Stated problem. Give back exactly the lines from the start of the listing to the line containing "return material", inclusive, and nothing beyond them.

Source material.

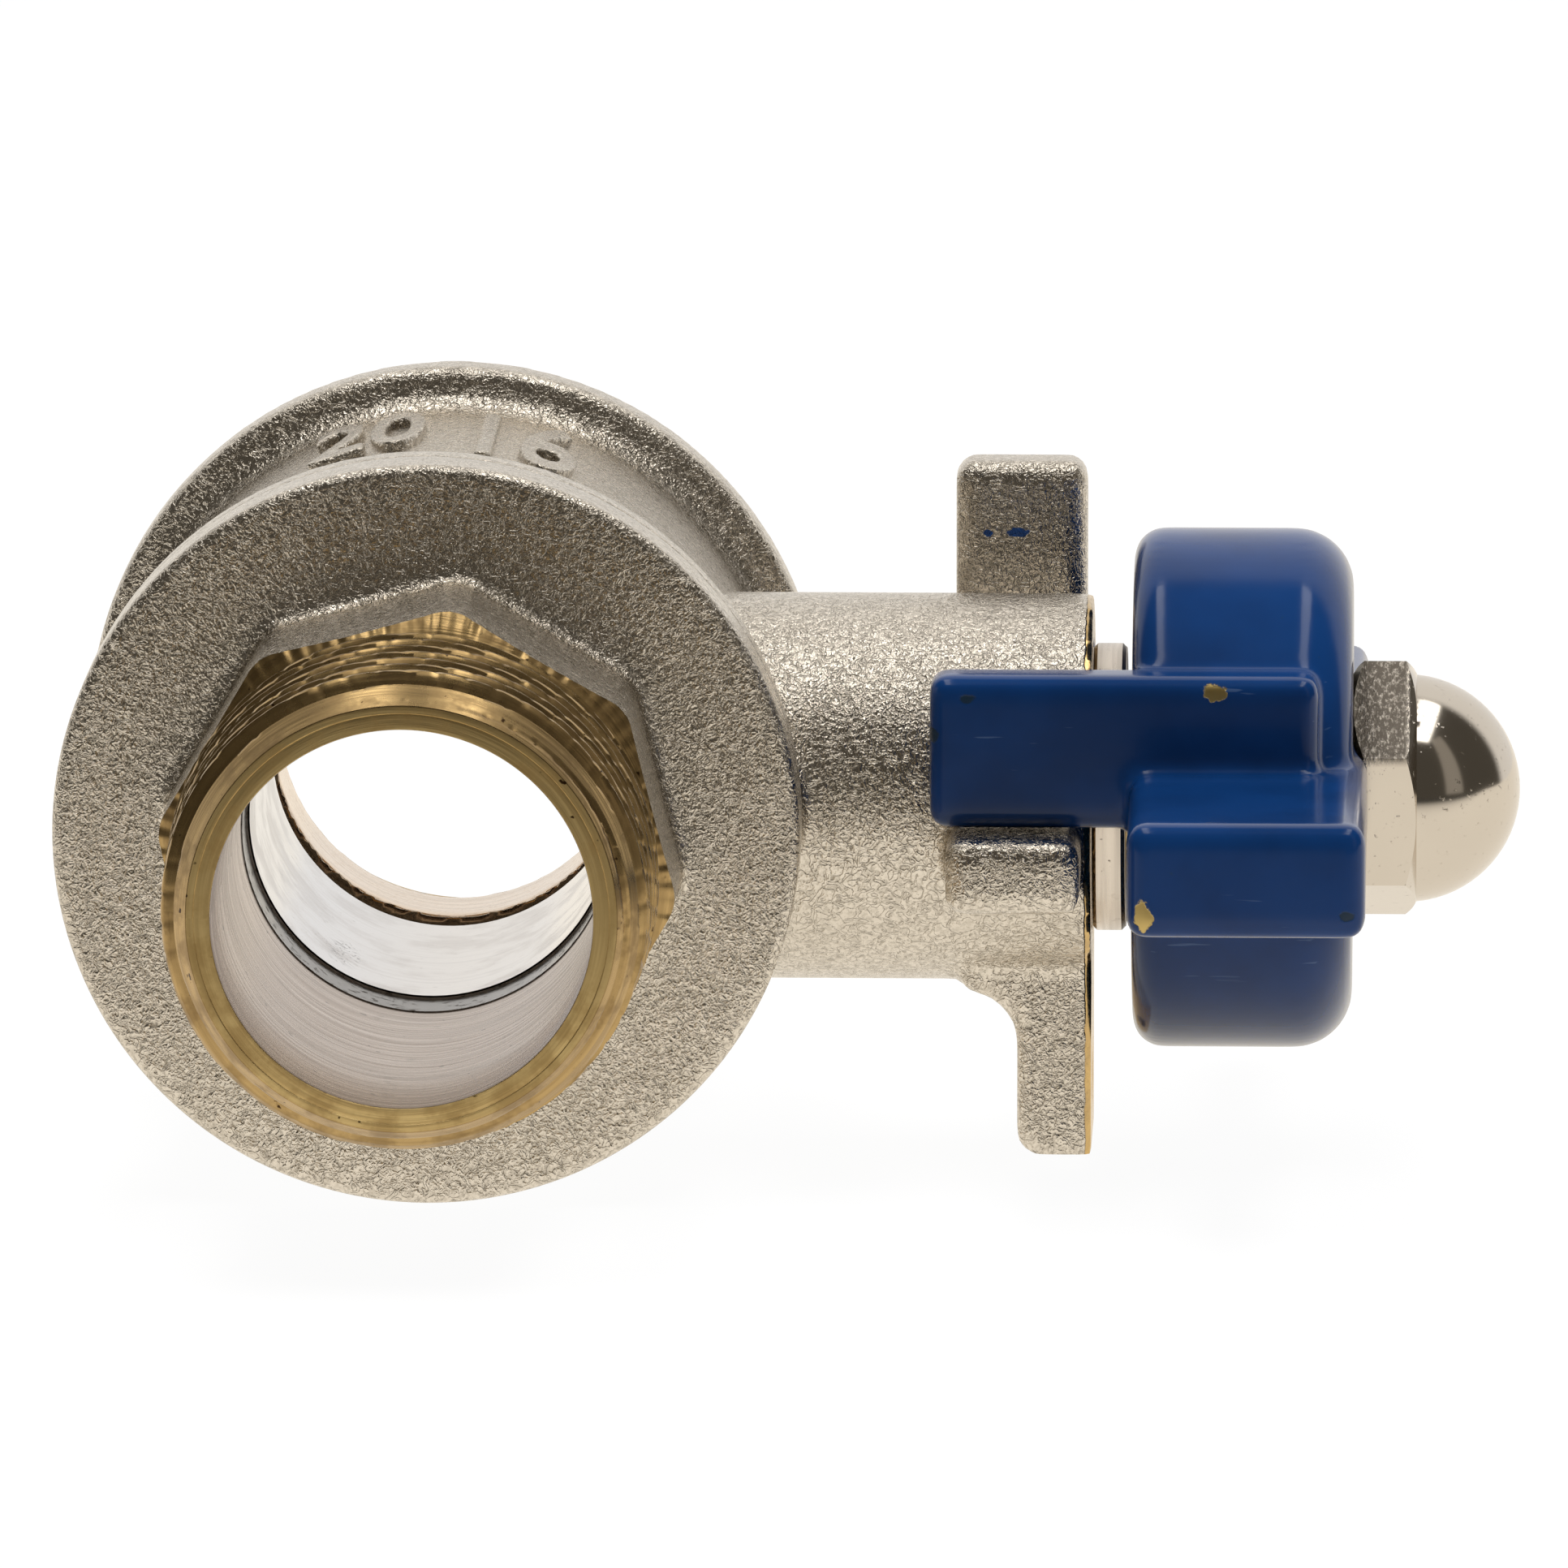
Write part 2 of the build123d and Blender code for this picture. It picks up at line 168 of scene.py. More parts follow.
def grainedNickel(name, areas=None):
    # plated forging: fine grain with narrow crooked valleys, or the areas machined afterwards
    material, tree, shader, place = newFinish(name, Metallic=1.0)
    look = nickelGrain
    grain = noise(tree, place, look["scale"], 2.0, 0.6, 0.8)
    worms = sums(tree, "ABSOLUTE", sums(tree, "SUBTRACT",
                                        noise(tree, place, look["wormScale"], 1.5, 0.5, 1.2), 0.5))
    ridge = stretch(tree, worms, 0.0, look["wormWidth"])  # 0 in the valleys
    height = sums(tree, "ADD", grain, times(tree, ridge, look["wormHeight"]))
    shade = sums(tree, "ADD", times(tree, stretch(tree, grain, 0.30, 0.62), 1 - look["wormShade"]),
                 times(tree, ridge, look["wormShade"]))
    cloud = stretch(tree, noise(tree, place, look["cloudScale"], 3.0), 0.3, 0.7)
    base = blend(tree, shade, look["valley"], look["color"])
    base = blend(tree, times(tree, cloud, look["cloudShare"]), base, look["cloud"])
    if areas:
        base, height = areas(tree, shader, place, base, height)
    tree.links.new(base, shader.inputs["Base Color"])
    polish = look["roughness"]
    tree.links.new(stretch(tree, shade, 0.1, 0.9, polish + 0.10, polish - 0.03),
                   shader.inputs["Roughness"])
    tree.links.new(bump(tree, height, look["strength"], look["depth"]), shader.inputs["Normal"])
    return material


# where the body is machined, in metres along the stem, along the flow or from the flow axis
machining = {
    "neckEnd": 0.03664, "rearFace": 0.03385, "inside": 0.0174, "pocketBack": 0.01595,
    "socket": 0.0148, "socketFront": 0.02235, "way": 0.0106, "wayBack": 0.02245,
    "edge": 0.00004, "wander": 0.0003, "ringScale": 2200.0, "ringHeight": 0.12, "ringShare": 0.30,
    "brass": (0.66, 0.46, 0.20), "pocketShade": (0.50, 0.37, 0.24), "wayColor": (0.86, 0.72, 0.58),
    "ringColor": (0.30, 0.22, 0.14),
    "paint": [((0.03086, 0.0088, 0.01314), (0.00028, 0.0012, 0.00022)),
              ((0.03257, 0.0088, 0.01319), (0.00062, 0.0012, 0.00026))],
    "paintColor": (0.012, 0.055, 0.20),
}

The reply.
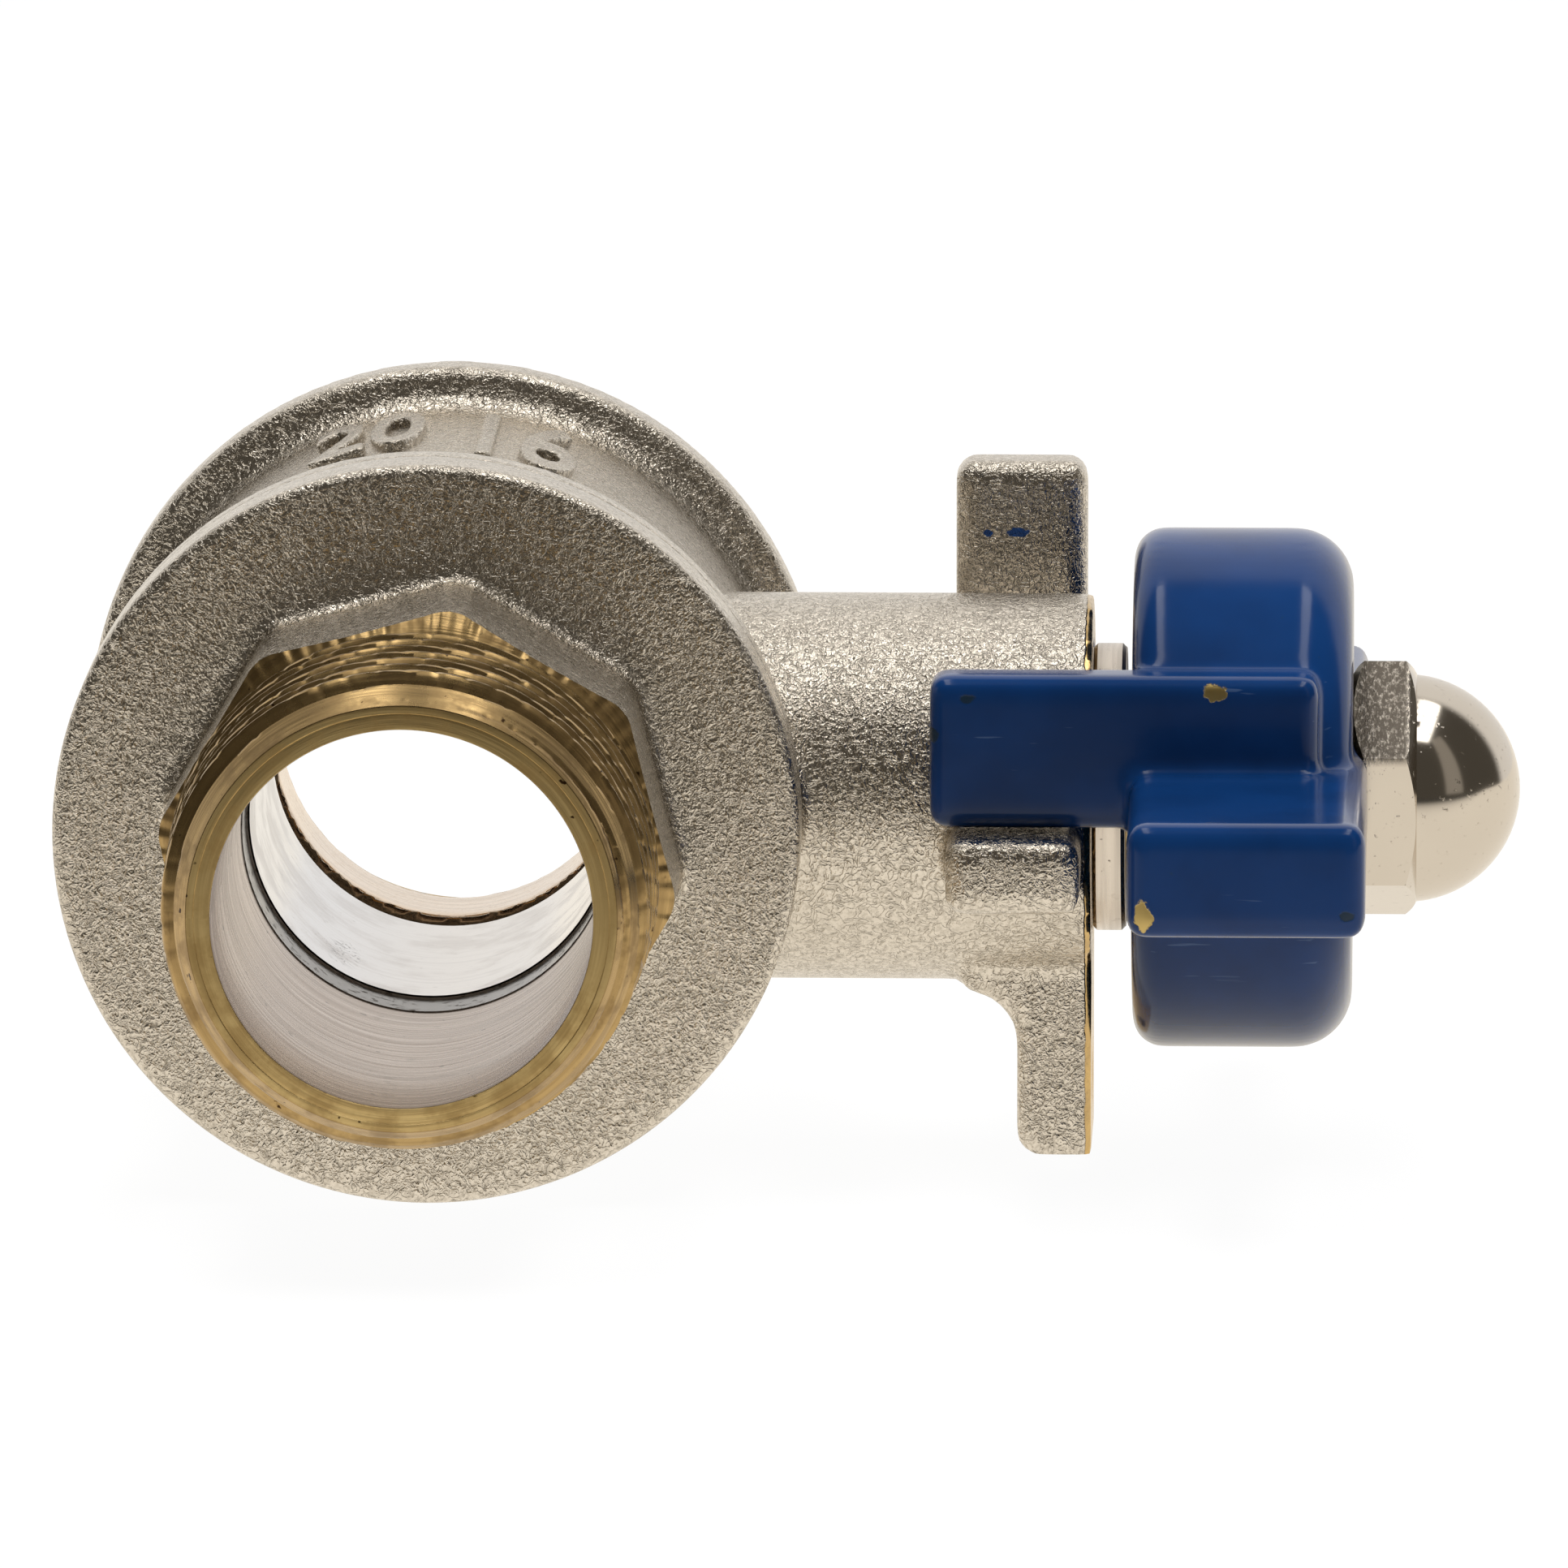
Write part 2 of the build123d and Blender code for this picture. It picks up at line 168 of scene.py. More parts follow.
def grainedNickel(name, areas=None):
    # plated forging: fine grain with narrow crooked valleys, or the areas machined afterwards
    material, tree, shader, place = newFinish(name, Metallic=1.0)
    look = nickelGrain
    grain = noise(tree, place, look["scale"], 2.0, 0.6, 0.8)
    worms = sums(tree, "ABSOLUTE", sums(tree, "SUBTRACT",
                                        noise(tree, place, look["wormScale"], 1.5, 0.5, 1.2), 0.5))
    ridge = stretch(tree, worms, 0.0, look["wormWidth"])  # 0 in the valleys
    height = sums(tree, "ADD", grain, times(tree, ridge, look["wormHeight"]))
    shade = sums(tree, "ADD", times(tree, stretch(tree, grain, 0.30, 0.62), 1 - look["wormShade"]),
                 times(tree, ridge, look["wormShade"]))
    cloud = stretch(tree, noise(tree, place, look["cloudScale"], 3.0), 0.3, 0.7)
    base = blend(tree, shade, look["valley"], look["color"])
    base = blend(tree, times(tree, cloud, look["cloudShare"]), base, look["cloud"])
    if areas:
        base, height = areas(tree, shader, place, base, height)
    tree.links.new(base, shader.inputs["Base Color"])
    polish = look["roughness"]
    tree.links.new(stretch(tree, shade, 0.1, 0.9, polish + 0.10, polish - 0.03),
                   shader.inputs["Roughness"])
    tree.links.new(bump(tree, height, look["strength"], look["depth"]), shader.inputs["Normal"])
    return material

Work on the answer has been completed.